I didn't say back to C, I said back to any less oxidised form.

It would be an idiocy, but
I don't think it is any more than a straw man. I thought it was about
pumping CO2 underground into old mines or natural rock formations in
which you hoped it would stay put.

That's a hopeless approach, quite unrealistic. And achieves worse than nothing. The percentage of CO2 output one can bury is tiny, and guess what's required to do it... producing more CO2 to drive pumps etc. And of course putting it there temporarily does't achieve anything.


NT

I have heard warnings against deforestation on the grounds that tropical
forests capture large quantities of CO2, but that is a different matter,
and besides it is good sense for many reasons.

Tim W

Some carbon capture involves dissolving the CO2 in water.
This is done under high pressure.
The water is then pumped underground.
The CO2 then stays dissolved because it is under high pressure (all the other water on top of it.)
The problem is that it's hot down there.


How it works out as regards energy consumed toachieve this, have no idea.

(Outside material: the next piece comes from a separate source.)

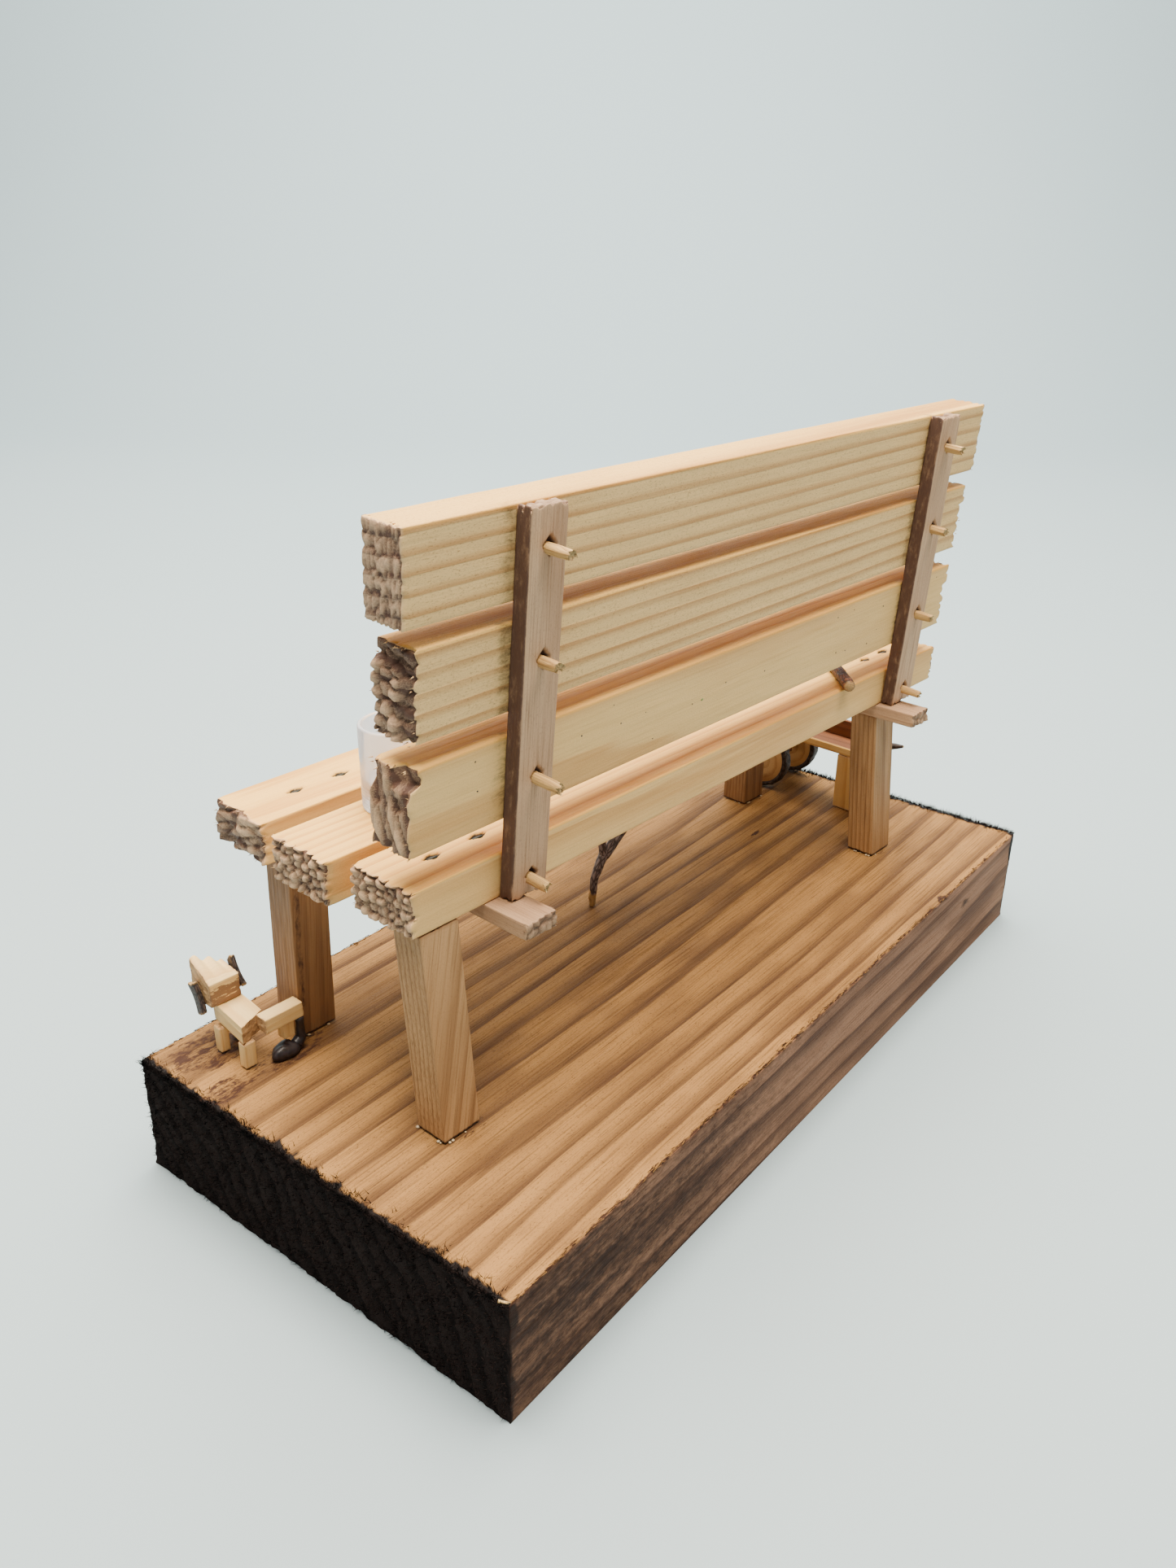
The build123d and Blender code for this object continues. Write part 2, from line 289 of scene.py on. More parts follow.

There has been a few failed projects.

https://en.wikipedia.org/wiki/Carbon...e_CCS_projects


It takes energy to do it, and eenrgy to produce the equipment used to do it, transport the people involved etc etc. Energy comes from producing CO2, thus doing it produces more CO2 - not less. Now, CO2 isn't going to stay underground for ever, so what you've done is to add more CO2 to the atmosphere. Not just for no gain, but at significant cost.

It's the sort of thing that appeals to people with no grasp of basic engineering. It's the fashionable non-sense of the day and curries votes.


NT


CO2 remains dissolved in water for ever.
The higher the pressure, the more can be disolved.


Natural gas remained underground for millions of years with no leakage.
Why shouldn't CO2?

The questions revolve around the energy balance, not whether we can permanently "bury" it.